Collect from the data below each line with "scene".

═════ Records to process

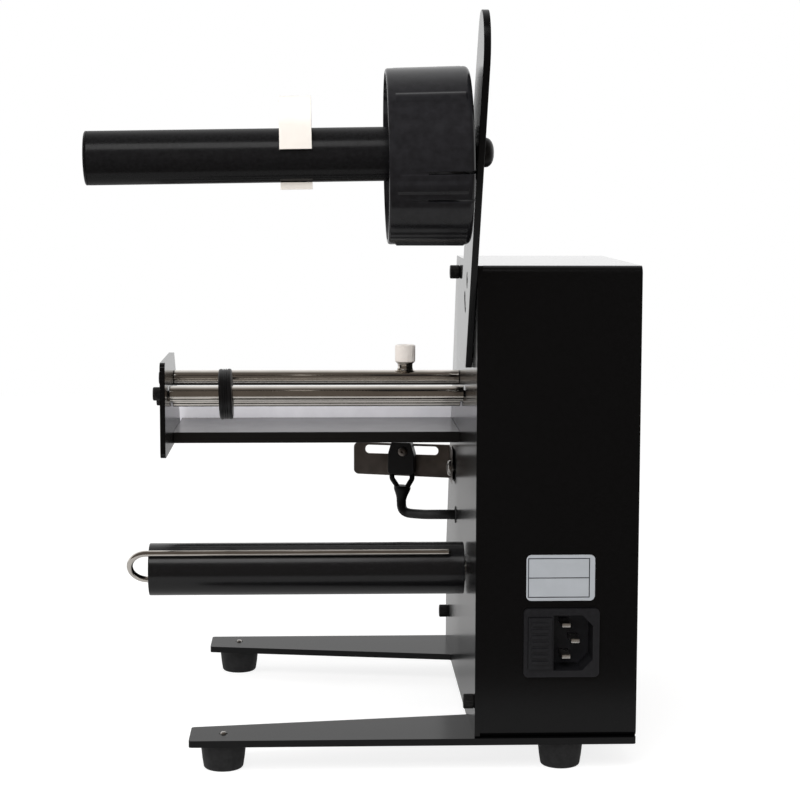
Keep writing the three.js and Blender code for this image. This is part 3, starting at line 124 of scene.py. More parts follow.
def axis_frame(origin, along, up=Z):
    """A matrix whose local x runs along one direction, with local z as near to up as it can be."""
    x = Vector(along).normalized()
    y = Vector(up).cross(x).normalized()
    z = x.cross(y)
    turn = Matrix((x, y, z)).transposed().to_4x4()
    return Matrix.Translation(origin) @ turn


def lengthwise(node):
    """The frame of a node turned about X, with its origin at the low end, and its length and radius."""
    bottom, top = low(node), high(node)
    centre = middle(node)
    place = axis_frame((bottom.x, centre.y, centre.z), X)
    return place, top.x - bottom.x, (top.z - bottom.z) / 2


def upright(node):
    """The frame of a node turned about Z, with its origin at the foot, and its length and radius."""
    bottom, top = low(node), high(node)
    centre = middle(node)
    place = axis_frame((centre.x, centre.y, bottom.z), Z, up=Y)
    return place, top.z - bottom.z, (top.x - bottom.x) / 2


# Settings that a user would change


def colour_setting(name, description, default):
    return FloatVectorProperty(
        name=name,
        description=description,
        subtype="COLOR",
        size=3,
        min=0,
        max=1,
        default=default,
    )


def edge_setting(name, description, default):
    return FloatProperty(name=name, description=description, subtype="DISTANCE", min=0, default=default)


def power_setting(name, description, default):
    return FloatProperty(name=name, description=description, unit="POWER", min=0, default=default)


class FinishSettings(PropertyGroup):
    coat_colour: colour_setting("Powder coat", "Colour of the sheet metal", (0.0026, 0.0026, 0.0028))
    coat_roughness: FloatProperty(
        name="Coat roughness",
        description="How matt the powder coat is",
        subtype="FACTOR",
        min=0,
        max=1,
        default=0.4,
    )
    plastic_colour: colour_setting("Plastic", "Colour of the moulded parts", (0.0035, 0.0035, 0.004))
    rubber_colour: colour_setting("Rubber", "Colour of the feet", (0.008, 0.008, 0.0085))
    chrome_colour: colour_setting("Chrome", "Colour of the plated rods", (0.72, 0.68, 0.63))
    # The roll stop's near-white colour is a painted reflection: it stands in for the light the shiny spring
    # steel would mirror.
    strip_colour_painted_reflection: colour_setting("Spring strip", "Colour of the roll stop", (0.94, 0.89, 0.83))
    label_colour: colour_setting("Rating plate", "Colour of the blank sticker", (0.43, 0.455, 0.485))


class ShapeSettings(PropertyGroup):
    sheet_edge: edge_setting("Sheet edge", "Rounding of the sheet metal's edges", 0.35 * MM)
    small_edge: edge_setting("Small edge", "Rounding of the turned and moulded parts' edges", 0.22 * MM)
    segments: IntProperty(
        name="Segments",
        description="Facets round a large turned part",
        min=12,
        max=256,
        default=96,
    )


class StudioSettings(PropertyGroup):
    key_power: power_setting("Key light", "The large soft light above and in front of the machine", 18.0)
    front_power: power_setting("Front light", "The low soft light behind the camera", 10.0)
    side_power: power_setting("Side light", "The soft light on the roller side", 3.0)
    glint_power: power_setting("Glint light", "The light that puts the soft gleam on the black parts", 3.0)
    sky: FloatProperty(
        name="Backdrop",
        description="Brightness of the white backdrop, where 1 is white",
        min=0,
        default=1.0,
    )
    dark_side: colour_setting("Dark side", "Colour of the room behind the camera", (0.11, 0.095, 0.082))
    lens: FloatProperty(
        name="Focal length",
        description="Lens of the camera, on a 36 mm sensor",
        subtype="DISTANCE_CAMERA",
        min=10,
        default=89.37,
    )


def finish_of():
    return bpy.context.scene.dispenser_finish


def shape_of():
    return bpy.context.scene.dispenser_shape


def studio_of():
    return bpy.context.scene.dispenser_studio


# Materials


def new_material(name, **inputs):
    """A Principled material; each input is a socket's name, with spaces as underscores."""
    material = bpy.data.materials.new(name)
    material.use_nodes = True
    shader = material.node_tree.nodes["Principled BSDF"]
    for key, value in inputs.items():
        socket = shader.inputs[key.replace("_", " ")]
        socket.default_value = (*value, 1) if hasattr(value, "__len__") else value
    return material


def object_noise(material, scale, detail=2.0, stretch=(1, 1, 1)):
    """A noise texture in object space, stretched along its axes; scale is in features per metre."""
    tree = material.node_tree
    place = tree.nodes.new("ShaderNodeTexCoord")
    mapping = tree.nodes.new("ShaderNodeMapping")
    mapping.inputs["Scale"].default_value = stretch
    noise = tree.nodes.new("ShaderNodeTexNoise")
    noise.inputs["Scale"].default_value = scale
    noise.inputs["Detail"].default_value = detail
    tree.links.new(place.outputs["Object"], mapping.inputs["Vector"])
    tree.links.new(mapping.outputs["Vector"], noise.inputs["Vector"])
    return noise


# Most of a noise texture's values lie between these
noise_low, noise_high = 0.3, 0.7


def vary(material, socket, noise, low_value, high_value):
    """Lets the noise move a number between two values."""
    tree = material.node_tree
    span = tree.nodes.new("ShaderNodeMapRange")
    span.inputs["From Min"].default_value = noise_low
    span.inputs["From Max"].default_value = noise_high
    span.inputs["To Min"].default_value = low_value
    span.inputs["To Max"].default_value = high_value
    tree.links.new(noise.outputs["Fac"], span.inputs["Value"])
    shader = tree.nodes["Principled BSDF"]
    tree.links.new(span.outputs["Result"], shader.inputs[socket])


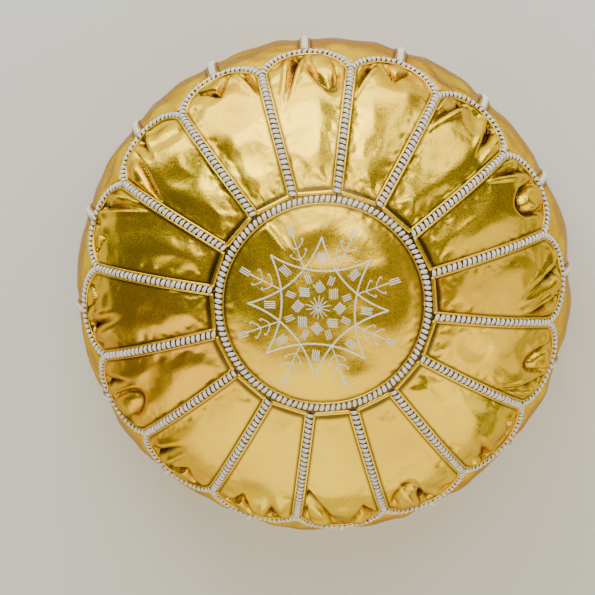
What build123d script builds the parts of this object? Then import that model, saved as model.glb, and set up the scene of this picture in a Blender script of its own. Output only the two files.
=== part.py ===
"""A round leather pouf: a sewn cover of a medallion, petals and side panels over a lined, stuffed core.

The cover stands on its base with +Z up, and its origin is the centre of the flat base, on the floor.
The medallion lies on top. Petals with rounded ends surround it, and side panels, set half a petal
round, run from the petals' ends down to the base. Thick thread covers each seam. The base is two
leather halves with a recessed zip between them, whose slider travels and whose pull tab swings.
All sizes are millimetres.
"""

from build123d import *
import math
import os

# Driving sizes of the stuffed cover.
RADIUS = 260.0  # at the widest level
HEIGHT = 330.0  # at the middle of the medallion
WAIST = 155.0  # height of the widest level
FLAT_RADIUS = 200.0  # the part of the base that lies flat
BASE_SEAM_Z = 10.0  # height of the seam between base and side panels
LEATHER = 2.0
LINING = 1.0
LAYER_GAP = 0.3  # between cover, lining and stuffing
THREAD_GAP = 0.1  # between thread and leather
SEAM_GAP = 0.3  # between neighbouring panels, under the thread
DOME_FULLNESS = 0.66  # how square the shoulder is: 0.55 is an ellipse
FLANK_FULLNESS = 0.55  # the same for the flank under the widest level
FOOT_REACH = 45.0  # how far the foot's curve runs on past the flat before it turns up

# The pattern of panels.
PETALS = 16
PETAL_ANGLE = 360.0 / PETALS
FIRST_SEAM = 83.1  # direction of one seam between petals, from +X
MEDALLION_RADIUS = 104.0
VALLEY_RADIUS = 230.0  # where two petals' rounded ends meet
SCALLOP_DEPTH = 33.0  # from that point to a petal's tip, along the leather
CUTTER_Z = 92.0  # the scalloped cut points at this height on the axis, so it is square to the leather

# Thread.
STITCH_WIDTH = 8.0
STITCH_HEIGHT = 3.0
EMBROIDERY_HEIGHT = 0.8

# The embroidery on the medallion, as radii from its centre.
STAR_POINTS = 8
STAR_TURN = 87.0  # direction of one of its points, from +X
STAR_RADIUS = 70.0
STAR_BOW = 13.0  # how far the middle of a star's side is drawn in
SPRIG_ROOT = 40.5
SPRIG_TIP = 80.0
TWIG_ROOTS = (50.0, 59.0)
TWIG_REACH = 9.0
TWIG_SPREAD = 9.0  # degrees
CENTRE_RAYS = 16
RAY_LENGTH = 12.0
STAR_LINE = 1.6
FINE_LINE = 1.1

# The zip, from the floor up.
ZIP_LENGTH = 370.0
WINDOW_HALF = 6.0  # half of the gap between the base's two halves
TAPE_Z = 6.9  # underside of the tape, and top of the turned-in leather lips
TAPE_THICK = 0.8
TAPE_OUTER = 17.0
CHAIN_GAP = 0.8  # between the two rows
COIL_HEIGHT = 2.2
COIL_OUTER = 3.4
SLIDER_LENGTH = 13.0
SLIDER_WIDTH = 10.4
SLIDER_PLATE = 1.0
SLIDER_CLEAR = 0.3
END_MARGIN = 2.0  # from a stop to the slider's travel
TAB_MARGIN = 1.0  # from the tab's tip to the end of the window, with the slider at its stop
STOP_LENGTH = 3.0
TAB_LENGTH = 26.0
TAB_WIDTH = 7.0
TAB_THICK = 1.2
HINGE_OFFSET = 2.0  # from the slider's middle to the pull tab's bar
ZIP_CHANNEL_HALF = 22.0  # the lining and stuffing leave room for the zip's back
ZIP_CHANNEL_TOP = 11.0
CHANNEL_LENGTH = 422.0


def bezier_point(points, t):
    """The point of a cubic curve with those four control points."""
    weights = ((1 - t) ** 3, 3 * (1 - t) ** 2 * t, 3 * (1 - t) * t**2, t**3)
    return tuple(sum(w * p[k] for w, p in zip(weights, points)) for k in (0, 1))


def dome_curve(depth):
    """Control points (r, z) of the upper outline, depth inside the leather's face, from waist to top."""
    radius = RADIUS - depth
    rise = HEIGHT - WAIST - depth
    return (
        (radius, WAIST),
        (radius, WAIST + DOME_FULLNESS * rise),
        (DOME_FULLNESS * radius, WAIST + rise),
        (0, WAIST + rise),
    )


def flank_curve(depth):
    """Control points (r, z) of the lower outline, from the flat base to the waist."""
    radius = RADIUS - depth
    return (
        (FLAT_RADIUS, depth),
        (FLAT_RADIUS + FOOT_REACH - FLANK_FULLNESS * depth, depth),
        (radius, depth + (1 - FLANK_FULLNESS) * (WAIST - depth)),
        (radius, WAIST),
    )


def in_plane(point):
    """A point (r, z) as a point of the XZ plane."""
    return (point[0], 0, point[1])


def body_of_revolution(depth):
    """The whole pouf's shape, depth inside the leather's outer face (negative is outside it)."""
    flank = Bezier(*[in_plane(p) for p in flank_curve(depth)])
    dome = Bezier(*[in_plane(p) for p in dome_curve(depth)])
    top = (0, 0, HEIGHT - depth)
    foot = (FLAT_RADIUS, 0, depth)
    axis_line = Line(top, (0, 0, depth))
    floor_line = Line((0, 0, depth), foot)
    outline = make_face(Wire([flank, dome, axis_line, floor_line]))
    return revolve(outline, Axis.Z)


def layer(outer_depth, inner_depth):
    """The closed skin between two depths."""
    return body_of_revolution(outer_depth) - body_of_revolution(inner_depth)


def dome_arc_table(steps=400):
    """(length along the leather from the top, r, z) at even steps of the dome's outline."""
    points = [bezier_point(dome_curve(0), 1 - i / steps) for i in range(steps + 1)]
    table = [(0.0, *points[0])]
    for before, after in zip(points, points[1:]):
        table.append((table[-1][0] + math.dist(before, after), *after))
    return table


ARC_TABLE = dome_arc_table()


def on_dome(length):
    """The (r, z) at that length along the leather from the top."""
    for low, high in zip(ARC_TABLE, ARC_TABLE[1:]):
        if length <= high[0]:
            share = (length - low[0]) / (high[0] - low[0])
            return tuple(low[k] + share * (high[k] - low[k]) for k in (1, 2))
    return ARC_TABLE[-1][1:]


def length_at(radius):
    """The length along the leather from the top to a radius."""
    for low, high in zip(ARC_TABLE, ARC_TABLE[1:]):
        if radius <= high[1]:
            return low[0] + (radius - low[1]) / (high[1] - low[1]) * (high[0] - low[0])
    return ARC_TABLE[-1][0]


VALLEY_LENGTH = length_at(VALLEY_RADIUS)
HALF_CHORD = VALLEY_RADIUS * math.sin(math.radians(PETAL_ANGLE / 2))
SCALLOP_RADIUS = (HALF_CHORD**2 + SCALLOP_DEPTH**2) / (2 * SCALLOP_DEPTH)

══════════

● Written answer
Keep writing the three.js and Blender code for this image. This is part 3, starting at line 124 of scene.py. More parts follow.
    return bpy.context.scene.dispenser_finish
    return bpy.context.scene.dispenser_shape
    return bpy.context.scene.dispenser_studio
What build123d script builds the parts of this object? Then import that model, saved as model.glb, and set up the scene of this picture in a Blender script of its own. Output only the two files.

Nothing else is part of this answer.